La Covid-19 vient rappeler à la communauté scientifique internationale qu’elle n’a « jamais pu, à ce jour, développer de vaccins contre les infections humaines à Coronaviridae malgré deux alertes récentes : l’émergence du SARS-CoV-1 en 2002 et celle du MERS-CoV en 2010 », rappelle dans un communiqué du 10 juin l’Académie de médecine qui ajoute que les seuls vaccins anti-coronavirus existants ont été développés dans le domaine vétérinaire, « le plus souvent sous forme de vaccins vivants atténués, et ont une efficacité limitée ».
Les effets catastrophiques de la pandémie actuelle sur la santé et l'économie mondiales, l’absence de traitement antiviral disponible et la perspective d’une persistance probable du SARS-CoV-2 dans les années futures rendent plus que jamais nécessaire la mise au point d’un vaccin humain efficace, « seul moyen de prévenir l’infection et de contrôler sa propagation », poursuivent les sages qui indiquent que plus de 120 candidats vaccins sont en cours de développement dans le monde entier.
Gare à l'excès d'optimisme
Les prévisions les plus optimistes envisagent un délai minimum de 12 à 18 mois pour la mise au point d’un premier vaccin contre la Covid-19, « qui dépassera très probablement la fin de l’épidémie » selon l’Académie de médecine qui estime qu’il faut tempérer cet optimisme au regard des nombreux obstacles à surmonter pour développer un tel vaccin.
Tout d’abord parce que si l’élimination du SARS-CoV-2 semble nécessiter une réponse cellulaire et humorale, « les corrélats de protection immunitaire ne sont pas encore bien établis et l’on ne connait pas la durée de l’immunité protectrice conférée par l’infection naturelle ».

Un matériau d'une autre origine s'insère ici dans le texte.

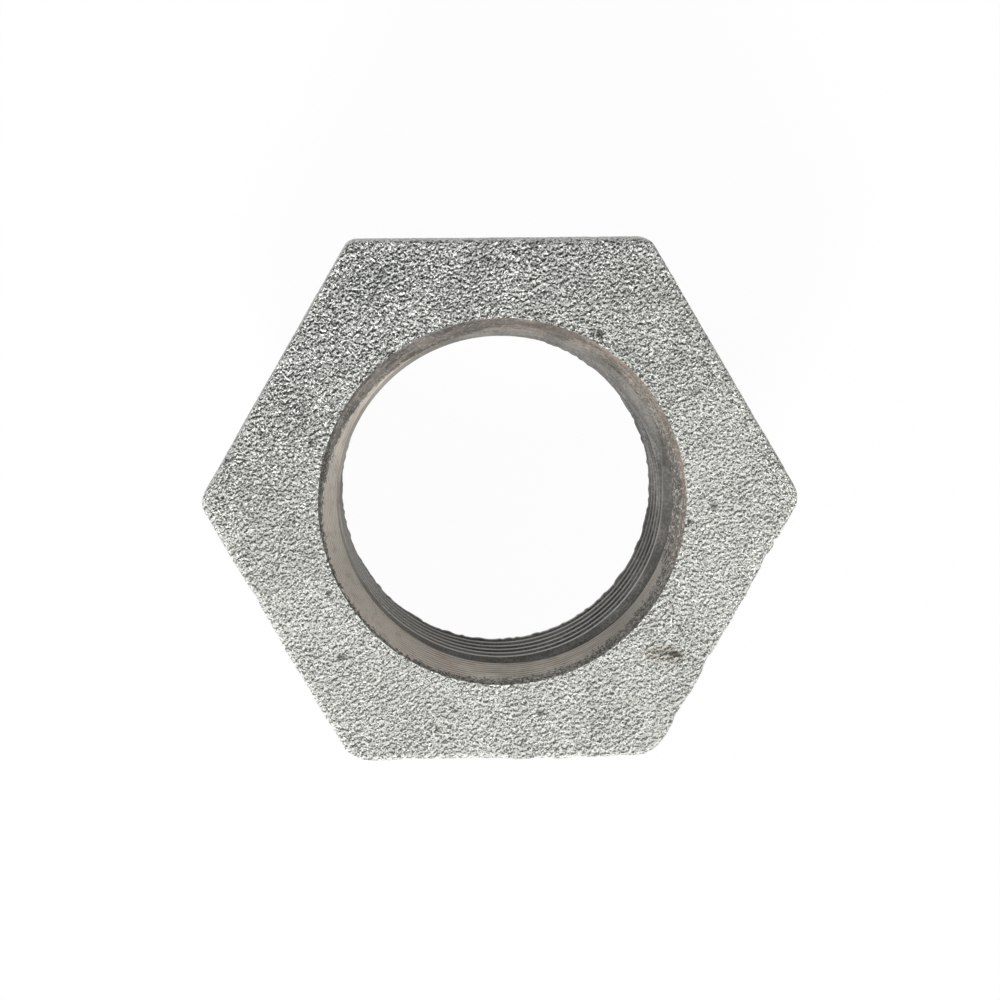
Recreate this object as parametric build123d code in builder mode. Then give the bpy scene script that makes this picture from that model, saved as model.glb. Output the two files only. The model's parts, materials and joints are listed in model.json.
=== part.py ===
from build123d import *
from math import cos, radians, sin, tan
import os

# A galvanised malleable-iron hex bushing, which lets a 1-1/4 inch pipe screw into a 2 inch fitting.
# It is one casting, machined where the two threads go.
# It stands on the end of its shank with the hexagon up, and +Z runs along the bore.
# The origin is the centre of the shank's end. Two flats of the hexagon face +Y and -Y.
# The male thread's surface is its crests and the female thread's surface is the drilled wall.

# Hexagon, whose sides close in a little towards the shank as the mould leaves them
across_flats = 63.5
hexagon_height = 8.6
hexagon_draft = 2.0
outer_edge_radius = 0.8
back_edge_radius = 0.4

# Corners of the hexagon from the +X one counter-clockwise; three are blunter, as the casting was trimmed
corner_radii = [2.9, 1.7, 2.2, 1.9, 3.5, 4.3]

# Shank for the 2 inch male thread, which tapers 1 in 16 on its diameter
shank_length = 22.4
shank_end_diameter = 59.4
taper_per_length = 1 / 16
shank_end_chamfer = 1.6

# Countersunk mouth in the hexagon's face and the short steep lead-in to the thread
mouth_diameter = 44.2
countersink_diameter = 40.6
countersink_depth = 4.3
lead_in_depth = 0.4
mouth_edge_radius = 0.3

# Wall drilled for the 1-1/4 inch female thread
thread_wall_diameter = 38.2
thread_wall_length = 12.1

# Cored recess, wider than the thread, which runs from the thread to the shank's end
recess_diameter = 45.0
recess_shoulder_length = 1.3
recess_draft = 2.0
recess_corner_radius = 1.2
recess_mouth_chamfer = 0.8

# Heights that the sizes above give
total_height = shank_length + hexagon_height
countersink_bottom = total_height - countersink_depth
thread_wall_top = countersink_bottom - lead_in_depth
thread_wall_bottom = thread_wall_top - thread_wall_length
recess_top = thread_wall_bottom - recess_shoulder_length

# Radii that the sizes above give
shank_end_radius = shank_end_diameter / 2
shank_top_radius = shank_end_radius + shank_length * taper_per_length / 2
recess_radius = recess_diameter / 2
recess_mouth_wall_radius = recess_radius + recess_top * tan(radians(recess_draft))

corner_reach = across_flats / 2 / cos(radians(30))
corner_step = 60

with BuildPart() as hex_bushing:
    # Hexagon, drawn on its outer face and drawn down towards the shank
    with BuildSketch(Plane.XY.offset(total_height)):
        RegularPolygon(radius=across_flats / 2, side_count=6, major_radius=False)
        for corner, corner_radius in enumerate(corner_radii):
            bearing = radians(corner * corner_step)
            corner_point = (corner_reach * cos(bearing), corner_reach * sin(bearing), 0)
            fillet(vertices().sort_by_distance(corner_point)[0], corner_radius)
    extrude(amount=-hexagon_height, taper=hexagon_draft)
    fillet(faces().sort_by(Axis.Z)[-1].edges(), outer_edge_radius)
    fillet(faces().sort_by(Axis.Z)[0].edges(), back_edge_radius)

    # Shank with its lead chamfer and its tapered crests
    with BuildSketch(Plane.XZ):
        with BuildLine():
            Polyline(
                (0, 0),
                (shank_end_radius - shank_end_chamfer, 0),
                (shank_end_radius + shank_end_chamfer * taper_per_length / 2, shank_end_chamfer),
                (shank_top_radius, shank_length),
                (0, shank_length),
                close=True,
            )
        make_face()
    revolve(axis=Axis.Z)

    # Bore from the countersunk mouth through the threaded wall into the cored recess
    with BuildSketch(Plane.XZ):
        with BuildLine():
            Polyline(
                (0, 0),
                (recess_mouth_wall_radius, 0),
                (recess_radius, recess_top),
                (thread_wall_diameter / 2, thread_wall_bottom),
                (thread_wall_diameter / 2, thread_wall_top),
                (countersink_diameter / 2, countersink_bottom),
                (mouth_diameter / 2, total_height),
                (0, total_height),
                close=True,
            )
        make_face()
        fillet(vertices().sort_by_distance((recess_radius, recess_top, 0))[0], recess_corner_radius)
    revolve(axis=Axis.Z, mode=Mode.SUBTRACT)

    # Soft rim in the hexagon's face and chamfered rim in the shank's end
    mouth_edge = faces().sort_by(Axis.Z)[-1].inner_wires()[0].edges()
    fillet(mouth_edge, mouth_edge_radius)
    recess_mouth_edge = faces().sort_by(Axis.Z)[0].inner_wires()[0].edges()
    chamfer(recess_mouth_edge, recess_mouth_chamfer)

hex_bushing.part.label = "hex_bushing"

os.makedirs("parts", exist_ok=True)
export_step(hex_bushing.part, "parts/hex_bushing.step")
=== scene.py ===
# A galvanised hex bushing that stands on the end of its shank, seen from above its hexagon.

import itertools
import json
import math

import bmesh
import bpy
import numpy as np
from mathutils import Matrix, Vector


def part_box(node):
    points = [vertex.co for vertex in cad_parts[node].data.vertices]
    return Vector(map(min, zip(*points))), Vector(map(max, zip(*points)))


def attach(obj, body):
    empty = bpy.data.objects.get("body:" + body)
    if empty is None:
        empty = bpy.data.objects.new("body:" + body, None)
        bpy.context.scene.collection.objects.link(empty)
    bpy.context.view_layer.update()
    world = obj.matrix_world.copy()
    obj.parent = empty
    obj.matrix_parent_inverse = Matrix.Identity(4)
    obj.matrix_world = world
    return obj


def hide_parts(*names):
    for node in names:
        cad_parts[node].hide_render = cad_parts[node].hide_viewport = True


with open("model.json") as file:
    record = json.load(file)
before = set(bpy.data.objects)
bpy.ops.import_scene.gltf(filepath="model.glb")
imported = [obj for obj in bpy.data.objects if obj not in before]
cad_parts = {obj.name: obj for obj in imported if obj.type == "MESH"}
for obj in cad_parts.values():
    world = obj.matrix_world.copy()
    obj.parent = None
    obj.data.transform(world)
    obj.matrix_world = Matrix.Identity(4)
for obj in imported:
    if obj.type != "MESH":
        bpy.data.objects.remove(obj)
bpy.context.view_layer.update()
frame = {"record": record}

mm = 0.001
degree = math.pi / 180

# Sizes and places that the solid bushing and its female thread give
female_mount = next(m for m in frame["record"]["mounts"] if m["name"] == "female_thread")
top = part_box("hex_bushing")[1].z
thread_wall_length = female_mount["dims"]["length_mm"] * mm
thread_wall_radius = female_mount["dims"]["r_mm"] * mm
thread_wall_top = female_mount["pos_m"][2] + thread_wall_length / 2
thread_wall_bottom = female_mount["pos_m"][2] - thread_wall_length / 2

# Hexagon: its true flats lie a little inside the solid's, which takes in the flash of the lower sides
apothem = 31.5 * mm
hexagon_height = 8.6 * mm
hexagon_draft = 2.0 * degree
outer_edge_radius = 0.8 * mm
back_edge_radius = 0.4 * mm
corner_radii = [2.9 * mm, 1.7 * mm, 2.2 * mm, 1.9 * mm, 3.5 * mm, 4.3 * mm]
least_corner_radius = 0.3 * mm
sides = 6
corner_step = 60 * degree

# Mouth of the bore
mouth_radius = 22.1 * mm
mouth_edge_radius = 0.3 * mm
countersink_radius = 20.3 * mm
countersink_depth = 4.3 * mm

# Where the soft rim's middle lies, as a share of its radius, and how rough it and the countersink's
# upper end are, from 0, machined, to 1, rough as cast
rim_share = 0.3
rim_roughness = 0.8
cone_roughness = 0.4

# How far the mouth and the countersink's inner edge lie off the thread's axis
mouth_shift = (0.155 * mm, -0.2 * mm)
countersink_shift = (0.6 * mm, -0.03 * mm)

# Taper pipe threads: the same pitch and form inside and outside
pitch = 25.4 * mm / 11.5
thread_height = 0.8 * pitch

# Male thread, whose grooves fade out below the hexagon
male_taper = 1 / 32
male_end_radius = 29.7 * mm
male_chamfer = 1.6 * mm
end_inset = 0.3 * mm
neck_height = top - hexagon_height
male_fade_length = 3.2 * mm

# Female thread, whose lower end leans a little to the left
female_top_radius = thread_wall_radius + 0.39 * mm
female_taper = 1 / 16
female_shift = 0.13 * mm
female_start = thread_wall_top - 5.75 * pitch
lead_in_slope = 0.9
lead_in_height = 1.0 * mm

# Bearings between which the female thread hasn't started yet, and over which it comes in
unstarted_from = 25 * degree
unstarted_to = 200 * degree
unstarted_fade = 30 * degree

# Teeth that the tap tore in the female thread's lower end
burr_length = 3.4 * mm
burr_height = 0.14 * mm
burr_fade_share = 0.3
burr_ring_radius = 20 * mm
burr_tooth_width = 0.55 * mm

# Cored recess
recess_radius = 22.5 * mm
shoulder_length = 1.3 * mm
recess_top = thread_wall_bottom - shoulder_length
recess_draft = 2.0 * degree
recess_corner_radius = 1.2 * mm
recess_mouth_chamfer = 0.8 * mm

# How finely the skin is divided
fine_columns = 840
columns = 280
face_rows = 44
side_rows = 14
recess_rows = 14
countersink_rows = 12
end_rows = 3
edge_steps = 4

# The number of each finish among the mesh's materials
zinc, mouth_iron, female_iron, male_iron, end_iron = range(5)


def cell_value(cells, seed):
    """A steady random number from 0 to 1 for each whole-numbered cell."""
    mixed = cells[:, 0] * 73856093 ^ cells[:, 1] * 19349663 ^ cells[:, 2] * 83492791 ^ seed * 668265263
    mixed = (mixed ^ (mixed >> 13)) * 1274126177
    mixed = mixed ^ (mixed >> 16)
    return (mixed & 0xFFFF) / 0xFFFF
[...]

Par ailleurs, les modèles animaux sont quantitativement limités, tant les souris transgéniques porteuses du récepteur ACE2 que les furets et les macaques (rhésus et cynomolgus), selon les sages qui ajoutent que « le risque d’initier une réponse immunopathologique par production d’anticorps facilitants, constaté lors des essais vaccinaux précliniques contre le SRAS et contre le MERS en utilisant la protéine S (spike) entière, ne doit pas être négligé ».
5 recommandations
Un bon vaccin contre le SARS-CoV-2 devrait idéalement « stimuler à la fois l’immunité cellulaire pour une protection locale (IgA muqueuses) et l’immunité humorale pour une protection générale (IgM et IgG neutralisantes) tout en évitant l’apparition d’anticorps facilitants », conclut l’Académie, qui compte tenu des incertitudes sur la mise à disposition prochaine d’un vaccin Covid-19, recommande :
- de favoriser une coordination internationale de la recherche en vaccinologie en encourageant les équipes engagées dans le développement d’un vaccin Covid-19 à partager les informations relatives aux corrélats de protection, aux modèles précliniques, afin de réduire les délais préalables aux études cliniques, et à planifier des essais vaccinaux concertés ;
- de faciliter les contacts précoces et fréquents avec les autorités réglementaires de manière à développer un consensus harmonisé sur la conception des vaccins et sur les conditions préalables nécessaires à leur développement et leur enregistrement ;
- de s’assurer que les financements mis en place au niveau mondial pour le développement d’un vaccin Covid-19 privilégient l’objectif d’un accès global équitable à ce vaccin ;
- de maîtriser la communication sur le développement et la mise en œuvre des candidats vaccins en évitant toute déclaration prématurée pouvant susciter de faux espoirs dans le grand public ;
- de maintenir et renforcer les mesures barrière, seul moyen actuellement disponible ayant fait preuve d’efficacité, tant que la circulation du SARS-CoV-2 dans la population n’est pas interrompue.